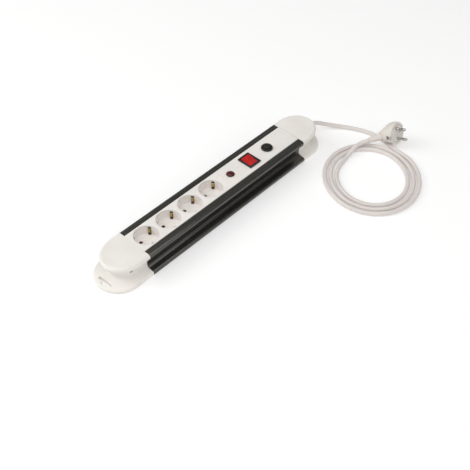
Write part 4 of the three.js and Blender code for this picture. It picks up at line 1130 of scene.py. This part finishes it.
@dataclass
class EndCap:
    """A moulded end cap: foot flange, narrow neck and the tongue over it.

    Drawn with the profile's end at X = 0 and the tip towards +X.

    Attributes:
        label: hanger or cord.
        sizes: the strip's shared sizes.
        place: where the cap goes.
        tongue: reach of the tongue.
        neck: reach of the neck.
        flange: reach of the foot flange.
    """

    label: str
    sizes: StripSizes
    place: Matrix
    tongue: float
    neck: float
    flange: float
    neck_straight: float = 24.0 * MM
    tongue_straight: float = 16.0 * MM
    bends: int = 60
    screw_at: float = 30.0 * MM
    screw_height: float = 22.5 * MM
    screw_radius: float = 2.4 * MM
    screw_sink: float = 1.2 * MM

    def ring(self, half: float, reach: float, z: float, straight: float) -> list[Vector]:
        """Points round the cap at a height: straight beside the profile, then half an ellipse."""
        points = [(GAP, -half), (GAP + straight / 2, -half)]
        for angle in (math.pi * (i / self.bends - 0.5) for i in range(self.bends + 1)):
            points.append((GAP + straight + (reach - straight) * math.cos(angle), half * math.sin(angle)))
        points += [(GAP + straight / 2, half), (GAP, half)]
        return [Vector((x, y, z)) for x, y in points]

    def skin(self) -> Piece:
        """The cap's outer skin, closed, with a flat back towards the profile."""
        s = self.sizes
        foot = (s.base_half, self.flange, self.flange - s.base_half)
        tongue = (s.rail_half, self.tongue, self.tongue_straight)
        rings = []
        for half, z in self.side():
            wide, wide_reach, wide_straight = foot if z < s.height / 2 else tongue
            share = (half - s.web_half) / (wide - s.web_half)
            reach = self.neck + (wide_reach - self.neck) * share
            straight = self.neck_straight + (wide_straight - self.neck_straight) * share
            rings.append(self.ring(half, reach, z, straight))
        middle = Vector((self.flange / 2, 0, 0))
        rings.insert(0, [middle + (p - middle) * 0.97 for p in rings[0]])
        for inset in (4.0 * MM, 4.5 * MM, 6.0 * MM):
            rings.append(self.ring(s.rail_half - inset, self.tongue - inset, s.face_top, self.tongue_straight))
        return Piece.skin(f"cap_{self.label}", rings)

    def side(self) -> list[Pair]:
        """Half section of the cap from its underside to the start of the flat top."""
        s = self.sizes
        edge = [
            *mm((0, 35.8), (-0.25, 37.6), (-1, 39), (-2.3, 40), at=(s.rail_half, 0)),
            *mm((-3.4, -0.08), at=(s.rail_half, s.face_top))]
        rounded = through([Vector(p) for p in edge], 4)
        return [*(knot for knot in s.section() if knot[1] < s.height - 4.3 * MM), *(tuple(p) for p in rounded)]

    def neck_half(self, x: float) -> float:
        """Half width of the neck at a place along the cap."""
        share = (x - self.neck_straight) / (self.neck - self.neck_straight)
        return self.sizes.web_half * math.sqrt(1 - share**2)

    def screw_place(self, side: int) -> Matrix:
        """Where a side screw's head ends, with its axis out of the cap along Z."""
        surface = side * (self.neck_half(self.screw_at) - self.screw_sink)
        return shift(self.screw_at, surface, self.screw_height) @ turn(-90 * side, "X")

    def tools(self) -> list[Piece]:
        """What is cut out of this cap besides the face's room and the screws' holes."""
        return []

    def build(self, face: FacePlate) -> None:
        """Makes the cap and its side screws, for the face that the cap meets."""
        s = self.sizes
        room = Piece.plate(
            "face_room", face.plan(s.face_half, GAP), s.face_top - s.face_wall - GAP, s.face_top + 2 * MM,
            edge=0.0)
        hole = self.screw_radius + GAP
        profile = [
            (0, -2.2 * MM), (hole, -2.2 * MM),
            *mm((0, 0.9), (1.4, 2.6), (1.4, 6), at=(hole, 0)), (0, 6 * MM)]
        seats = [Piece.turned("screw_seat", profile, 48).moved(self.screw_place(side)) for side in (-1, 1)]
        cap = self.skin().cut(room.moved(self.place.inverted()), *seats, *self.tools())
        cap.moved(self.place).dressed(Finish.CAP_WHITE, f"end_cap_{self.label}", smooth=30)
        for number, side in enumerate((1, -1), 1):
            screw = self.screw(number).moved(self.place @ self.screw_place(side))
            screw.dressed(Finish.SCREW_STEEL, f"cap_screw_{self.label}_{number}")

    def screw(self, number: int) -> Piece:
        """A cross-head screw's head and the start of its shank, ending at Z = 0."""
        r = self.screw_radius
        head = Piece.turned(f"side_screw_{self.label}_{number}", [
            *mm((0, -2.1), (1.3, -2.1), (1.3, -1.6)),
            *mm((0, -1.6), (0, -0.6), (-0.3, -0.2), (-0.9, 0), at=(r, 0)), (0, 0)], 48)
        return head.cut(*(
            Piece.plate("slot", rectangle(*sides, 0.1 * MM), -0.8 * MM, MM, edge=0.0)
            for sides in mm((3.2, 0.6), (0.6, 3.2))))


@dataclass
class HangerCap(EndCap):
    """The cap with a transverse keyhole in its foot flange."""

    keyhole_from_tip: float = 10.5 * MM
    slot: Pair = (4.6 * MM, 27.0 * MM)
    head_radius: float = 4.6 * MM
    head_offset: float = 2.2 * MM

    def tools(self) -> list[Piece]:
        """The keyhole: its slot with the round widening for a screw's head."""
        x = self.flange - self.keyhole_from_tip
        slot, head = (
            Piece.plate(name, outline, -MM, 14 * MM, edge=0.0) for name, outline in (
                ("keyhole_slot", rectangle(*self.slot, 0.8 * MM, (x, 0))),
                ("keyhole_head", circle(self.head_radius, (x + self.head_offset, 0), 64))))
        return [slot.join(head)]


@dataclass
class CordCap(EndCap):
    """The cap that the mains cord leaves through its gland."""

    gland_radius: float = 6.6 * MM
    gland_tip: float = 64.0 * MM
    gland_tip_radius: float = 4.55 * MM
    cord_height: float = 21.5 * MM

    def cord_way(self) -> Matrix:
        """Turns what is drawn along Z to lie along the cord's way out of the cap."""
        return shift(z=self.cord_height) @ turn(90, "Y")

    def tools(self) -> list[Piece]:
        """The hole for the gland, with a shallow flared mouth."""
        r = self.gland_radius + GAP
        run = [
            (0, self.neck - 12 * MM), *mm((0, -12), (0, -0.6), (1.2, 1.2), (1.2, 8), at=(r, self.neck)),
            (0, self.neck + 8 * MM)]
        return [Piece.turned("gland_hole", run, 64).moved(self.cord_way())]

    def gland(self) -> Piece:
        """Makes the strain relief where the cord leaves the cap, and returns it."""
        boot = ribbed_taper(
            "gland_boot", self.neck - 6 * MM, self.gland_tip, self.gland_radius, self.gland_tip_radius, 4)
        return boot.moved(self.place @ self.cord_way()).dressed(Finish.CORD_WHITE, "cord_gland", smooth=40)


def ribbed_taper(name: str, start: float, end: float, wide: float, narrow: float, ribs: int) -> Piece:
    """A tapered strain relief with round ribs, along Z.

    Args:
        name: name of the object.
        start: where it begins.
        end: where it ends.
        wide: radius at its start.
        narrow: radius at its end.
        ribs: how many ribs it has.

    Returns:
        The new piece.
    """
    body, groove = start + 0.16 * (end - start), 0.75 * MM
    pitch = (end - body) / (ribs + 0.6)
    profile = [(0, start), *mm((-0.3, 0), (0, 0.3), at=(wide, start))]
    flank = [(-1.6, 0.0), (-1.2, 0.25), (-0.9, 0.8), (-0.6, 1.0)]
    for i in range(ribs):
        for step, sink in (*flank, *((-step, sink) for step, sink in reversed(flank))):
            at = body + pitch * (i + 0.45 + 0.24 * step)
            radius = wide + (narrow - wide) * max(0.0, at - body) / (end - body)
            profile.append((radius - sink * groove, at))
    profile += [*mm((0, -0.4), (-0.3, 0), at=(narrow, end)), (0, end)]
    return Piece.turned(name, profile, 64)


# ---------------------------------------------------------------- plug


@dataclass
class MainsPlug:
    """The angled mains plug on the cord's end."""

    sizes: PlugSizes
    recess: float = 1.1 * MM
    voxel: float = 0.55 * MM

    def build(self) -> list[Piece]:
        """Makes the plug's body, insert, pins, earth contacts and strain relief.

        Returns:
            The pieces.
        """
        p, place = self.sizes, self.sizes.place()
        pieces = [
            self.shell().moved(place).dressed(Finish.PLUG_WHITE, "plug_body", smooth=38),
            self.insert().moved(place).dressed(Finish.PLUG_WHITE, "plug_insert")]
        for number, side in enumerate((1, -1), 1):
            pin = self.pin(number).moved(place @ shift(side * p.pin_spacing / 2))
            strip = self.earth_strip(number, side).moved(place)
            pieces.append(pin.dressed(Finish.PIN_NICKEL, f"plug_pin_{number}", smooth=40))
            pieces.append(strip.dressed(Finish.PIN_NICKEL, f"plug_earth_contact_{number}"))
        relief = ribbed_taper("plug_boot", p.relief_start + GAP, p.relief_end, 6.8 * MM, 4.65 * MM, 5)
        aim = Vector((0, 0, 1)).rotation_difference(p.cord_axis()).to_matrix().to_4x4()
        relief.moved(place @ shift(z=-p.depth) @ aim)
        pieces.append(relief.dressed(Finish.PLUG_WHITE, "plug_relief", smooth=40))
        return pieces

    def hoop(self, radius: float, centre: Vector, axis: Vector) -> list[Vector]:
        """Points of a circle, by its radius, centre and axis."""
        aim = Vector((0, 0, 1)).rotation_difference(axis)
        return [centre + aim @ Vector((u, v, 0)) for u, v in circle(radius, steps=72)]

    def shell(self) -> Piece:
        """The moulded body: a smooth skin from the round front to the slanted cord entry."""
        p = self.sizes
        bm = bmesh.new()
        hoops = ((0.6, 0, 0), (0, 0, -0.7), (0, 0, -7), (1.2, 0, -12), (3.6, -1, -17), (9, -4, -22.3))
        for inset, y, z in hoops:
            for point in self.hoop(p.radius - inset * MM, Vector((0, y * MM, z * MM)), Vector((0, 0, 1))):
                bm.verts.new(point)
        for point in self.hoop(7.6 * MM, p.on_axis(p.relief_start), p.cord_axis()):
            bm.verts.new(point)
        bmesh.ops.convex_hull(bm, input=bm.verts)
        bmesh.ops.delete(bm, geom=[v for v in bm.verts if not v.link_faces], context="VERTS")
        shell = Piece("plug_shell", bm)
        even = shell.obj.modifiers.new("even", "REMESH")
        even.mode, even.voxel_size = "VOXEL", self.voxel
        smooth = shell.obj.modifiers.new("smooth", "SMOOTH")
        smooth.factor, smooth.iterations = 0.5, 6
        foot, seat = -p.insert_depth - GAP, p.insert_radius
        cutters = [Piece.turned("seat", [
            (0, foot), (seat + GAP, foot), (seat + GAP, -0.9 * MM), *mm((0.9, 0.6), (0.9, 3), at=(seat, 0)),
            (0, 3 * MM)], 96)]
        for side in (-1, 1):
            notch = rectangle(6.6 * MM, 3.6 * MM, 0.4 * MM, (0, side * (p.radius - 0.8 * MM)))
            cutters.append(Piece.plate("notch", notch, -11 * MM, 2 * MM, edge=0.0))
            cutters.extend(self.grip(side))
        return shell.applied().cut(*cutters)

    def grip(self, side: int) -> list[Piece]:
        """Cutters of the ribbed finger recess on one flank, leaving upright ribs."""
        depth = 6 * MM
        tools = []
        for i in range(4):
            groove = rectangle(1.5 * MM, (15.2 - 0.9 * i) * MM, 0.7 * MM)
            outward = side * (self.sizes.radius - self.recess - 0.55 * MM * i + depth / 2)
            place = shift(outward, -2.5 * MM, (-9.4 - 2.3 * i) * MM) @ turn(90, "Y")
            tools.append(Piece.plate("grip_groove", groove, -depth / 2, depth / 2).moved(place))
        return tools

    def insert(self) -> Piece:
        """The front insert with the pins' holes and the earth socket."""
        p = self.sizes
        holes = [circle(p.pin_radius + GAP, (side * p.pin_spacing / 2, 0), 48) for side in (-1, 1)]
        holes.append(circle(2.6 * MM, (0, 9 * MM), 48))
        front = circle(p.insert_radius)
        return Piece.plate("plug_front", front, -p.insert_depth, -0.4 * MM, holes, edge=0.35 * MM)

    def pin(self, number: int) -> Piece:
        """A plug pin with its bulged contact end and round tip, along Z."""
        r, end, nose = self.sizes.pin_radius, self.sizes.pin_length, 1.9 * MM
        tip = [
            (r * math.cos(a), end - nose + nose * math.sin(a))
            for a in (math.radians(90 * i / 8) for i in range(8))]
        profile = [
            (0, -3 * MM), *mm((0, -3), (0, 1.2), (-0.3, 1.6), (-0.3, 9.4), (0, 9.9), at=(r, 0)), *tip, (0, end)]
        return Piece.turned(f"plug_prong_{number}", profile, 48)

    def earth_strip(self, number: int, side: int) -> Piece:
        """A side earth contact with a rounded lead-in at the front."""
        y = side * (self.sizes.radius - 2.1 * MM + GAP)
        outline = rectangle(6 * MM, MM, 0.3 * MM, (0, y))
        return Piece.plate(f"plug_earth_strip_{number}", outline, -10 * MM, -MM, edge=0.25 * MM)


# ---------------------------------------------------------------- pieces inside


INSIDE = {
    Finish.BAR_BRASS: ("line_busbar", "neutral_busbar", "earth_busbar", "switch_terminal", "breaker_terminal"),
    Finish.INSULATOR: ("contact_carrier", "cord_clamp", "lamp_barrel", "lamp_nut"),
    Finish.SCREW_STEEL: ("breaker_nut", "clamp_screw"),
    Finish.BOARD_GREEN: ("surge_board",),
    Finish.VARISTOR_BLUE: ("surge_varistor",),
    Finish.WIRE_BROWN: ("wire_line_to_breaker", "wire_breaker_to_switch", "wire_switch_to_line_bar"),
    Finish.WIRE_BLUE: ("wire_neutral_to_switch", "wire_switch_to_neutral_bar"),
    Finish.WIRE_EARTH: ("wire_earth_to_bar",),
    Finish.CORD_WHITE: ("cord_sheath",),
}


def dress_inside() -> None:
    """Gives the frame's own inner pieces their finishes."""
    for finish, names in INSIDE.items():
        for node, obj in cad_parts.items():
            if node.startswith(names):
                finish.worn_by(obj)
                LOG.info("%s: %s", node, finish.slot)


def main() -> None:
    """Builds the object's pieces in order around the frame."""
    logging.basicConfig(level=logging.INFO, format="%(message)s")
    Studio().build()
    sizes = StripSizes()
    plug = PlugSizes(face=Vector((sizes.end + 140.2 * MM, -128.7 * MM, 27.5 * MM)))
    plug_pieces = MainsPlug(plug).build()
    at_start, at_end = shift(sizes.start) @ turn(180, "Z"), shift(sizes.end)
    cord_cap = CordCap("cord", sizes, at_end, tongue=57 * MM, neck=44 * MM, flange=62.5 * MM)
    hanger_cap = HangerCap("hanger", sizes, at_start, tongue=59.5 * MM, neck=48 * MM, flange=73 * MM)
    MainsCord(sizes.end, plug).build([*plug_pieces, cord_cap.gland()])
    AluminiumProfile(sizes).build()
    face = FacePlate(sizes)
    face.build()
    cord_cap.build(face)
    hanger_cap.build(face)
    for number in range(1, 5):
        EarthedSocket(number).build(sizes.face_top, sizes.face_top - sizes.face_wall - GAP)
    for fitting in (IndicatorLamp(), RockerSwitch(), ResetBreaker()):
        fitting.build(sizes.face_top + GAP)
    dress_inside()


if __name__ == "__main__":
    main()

◆ ◆ ◆ ◆ ◆ ◆ ◆

Description of the task >> From the very first line of the data through the line with "return [Vector((x, y, z))" in it, please reproduce each line exactly and output nothing more.

Solution to this task >>
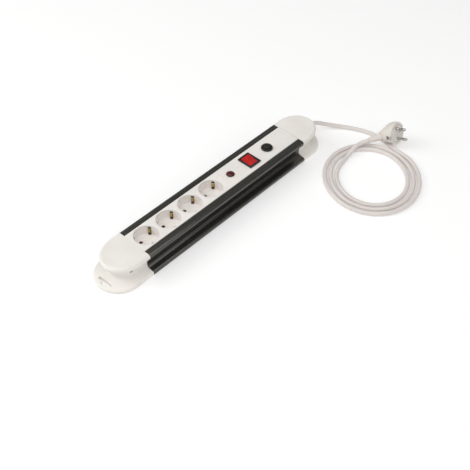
Write part 4 of the three.js and Blender code for this picture. It picks up at line 1130 of scene.py. This part finishes it.
@dataclass
class EndCap:
    """A moulded end cap: foot flange, narrow neck and the tongue over it.

    Drawn with the profile's end at X = 0 and the tip towards +X.

    Attributes:
        label: hanger or cord.
        sizes: the strip's shared sizes.
        place: where the cap goes.
        tongue: reach of the tongue.
        neck: reach of the neck.
        flange: reach of the foot flange.
    """

    label: str
    sizes: StripSizes
    place: Matrix
    tongue: float
    neck: float
    flange: float
    neck_straight: float = 24.0 * MM
    tongue_straight: float = 16.0 * MM
    bends: int = 60
    screw_at: float = 30.0 * MM
    screw_height: float = 22.5 * MM
    screw_radius: float = 2.4 * MM
    screw_sink: float = 1.2 * MM

    def ring(self, half: float, reach: float, z: float, straight: float) -> list[Vector]:
        """Points round the cap at a height: straight beside the profile, then half an ellipse."""
        points = [(GAP, -half), (GAP + straight / 2, -half)]
        for angle in (math.pi * (i / self.bends - 0.5) for i in range(self.bends + 1)):
            points.append((GAP + straight + (reach - straight) * math.cos(angle), half * math.sin(angle)))
        points += [(GAP + straight / 2, half), (GAP, half)]
        return [Vector((x, y, z)) for x, y in points]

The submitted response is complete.